| Data section |
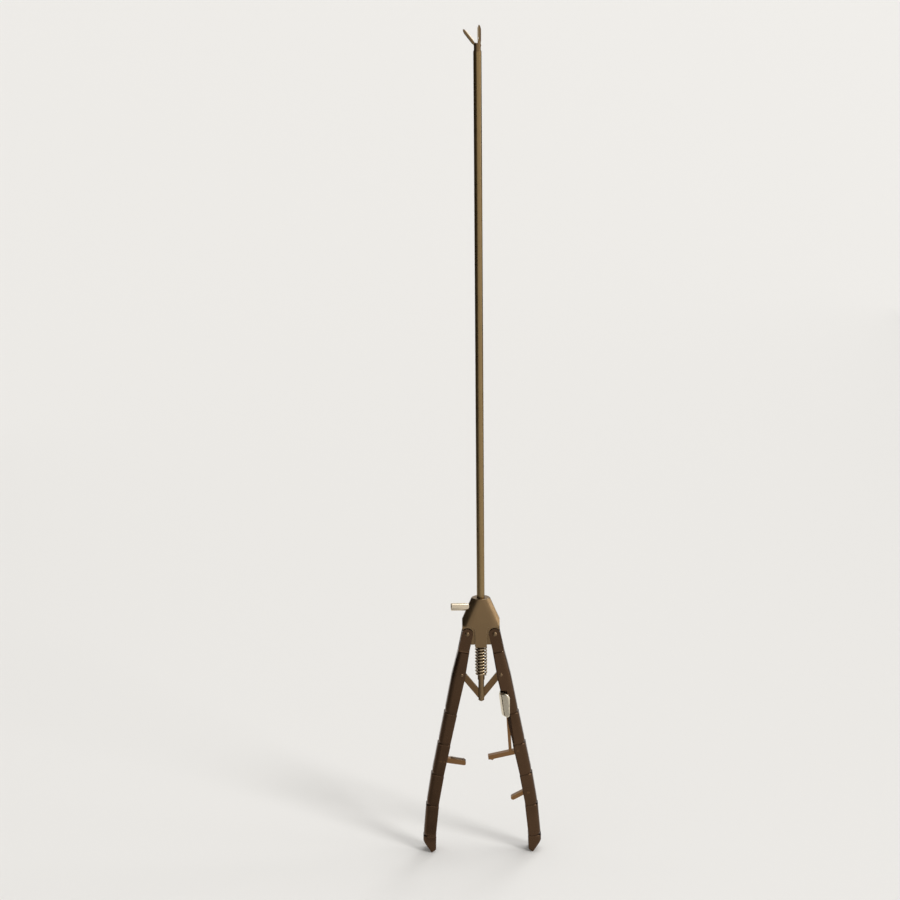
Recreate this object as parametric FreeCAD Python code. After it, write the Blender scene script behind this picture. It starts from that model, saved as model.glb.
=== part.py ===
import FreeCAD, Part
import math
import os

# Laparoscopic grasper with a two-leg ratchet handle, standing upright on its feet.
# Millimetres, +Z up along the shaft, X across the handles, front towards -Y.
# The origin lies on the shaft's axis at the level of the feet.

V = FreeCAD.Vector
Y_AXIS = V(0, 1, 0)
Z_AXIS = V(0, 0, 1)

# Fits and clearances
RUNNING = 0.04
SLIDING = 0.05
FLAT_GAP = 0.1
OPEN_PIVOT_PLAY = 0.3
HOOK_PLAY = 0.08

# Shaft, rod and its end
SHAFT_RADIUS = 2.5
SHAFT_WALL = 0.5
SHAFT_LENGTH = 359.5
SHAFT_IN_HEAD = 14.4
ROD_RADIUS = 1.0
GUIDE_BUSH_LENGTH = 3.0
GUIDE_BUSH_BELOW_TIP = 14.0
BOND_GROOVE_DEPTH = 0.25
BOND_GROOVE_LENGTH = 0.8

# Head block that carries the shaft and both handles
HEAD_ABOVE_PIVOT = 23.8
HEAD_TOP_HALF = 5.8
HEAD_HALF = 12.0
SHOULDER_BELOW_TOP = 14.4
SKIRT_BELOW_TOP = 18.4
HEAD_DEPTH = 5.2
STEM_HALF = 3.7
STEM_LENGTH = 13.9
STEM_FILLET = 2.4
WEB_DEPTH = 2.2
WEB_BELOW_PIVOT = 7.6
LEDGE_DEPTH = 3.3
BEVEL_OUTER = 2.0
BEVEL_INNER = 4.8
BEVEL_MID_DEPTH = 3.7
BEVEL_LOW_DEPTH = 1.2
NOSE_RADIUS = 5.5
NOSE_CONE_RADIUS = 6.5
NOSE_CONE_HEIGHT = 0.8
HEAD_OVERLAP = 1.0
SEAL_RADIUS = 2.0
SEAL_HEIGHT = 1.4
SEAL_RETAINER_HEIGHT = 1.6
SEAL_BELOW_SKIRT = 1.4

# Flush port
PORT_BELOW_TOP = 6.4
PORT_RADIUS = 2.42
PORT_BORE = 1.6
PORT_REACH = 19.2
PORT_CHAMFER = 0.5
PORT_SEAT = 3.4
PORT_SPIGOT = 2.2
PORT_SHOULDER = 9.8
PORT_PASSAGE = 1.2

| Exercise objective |
Repeat, exactly and only, the lines from the beginning of the material through the line that contains "# The origin".

| Exercise output |
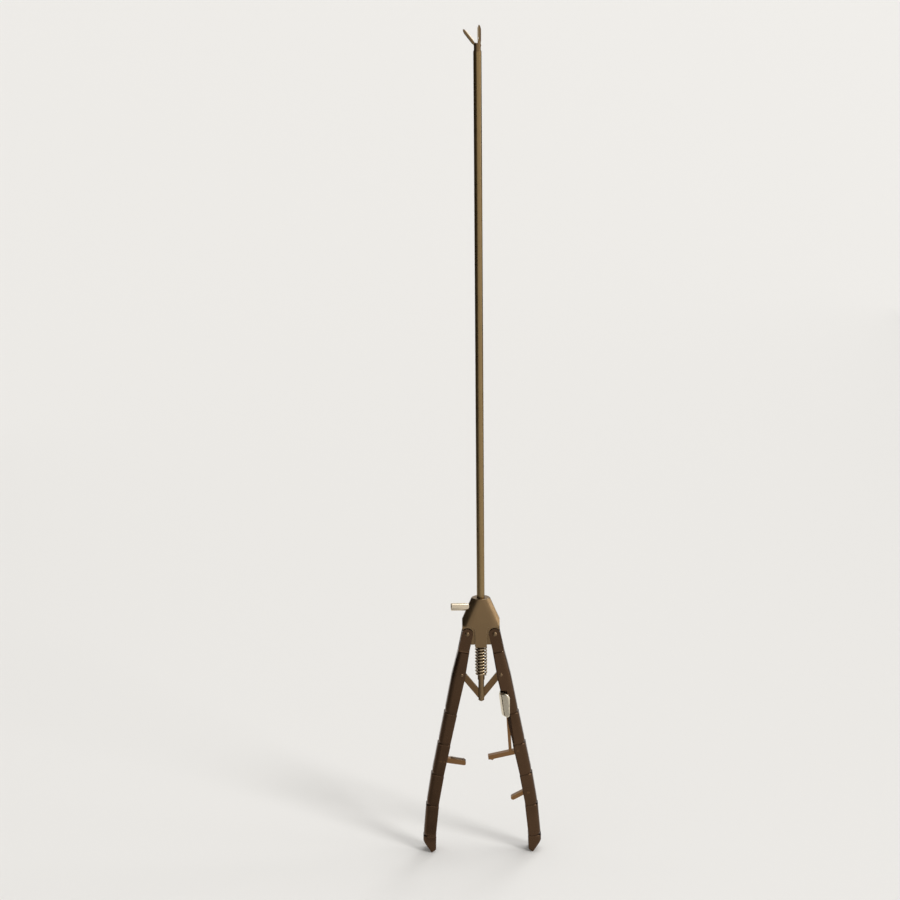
Recreate this object as parametric FreeCAD Python code. After it, write the Blender scene script behind this picture. It starts from that model, saved as model.glb.
=== part.py ===
import FreeCAD, Part
import math
import os

# Laparoscopic grasper with a two-leg ratchet handle, standing upright on its feet.
# Millimetres, +Z up along the shaft, X across the handles, front towards -Y.
# The origin lies on the shaft's axis at the level of the feet.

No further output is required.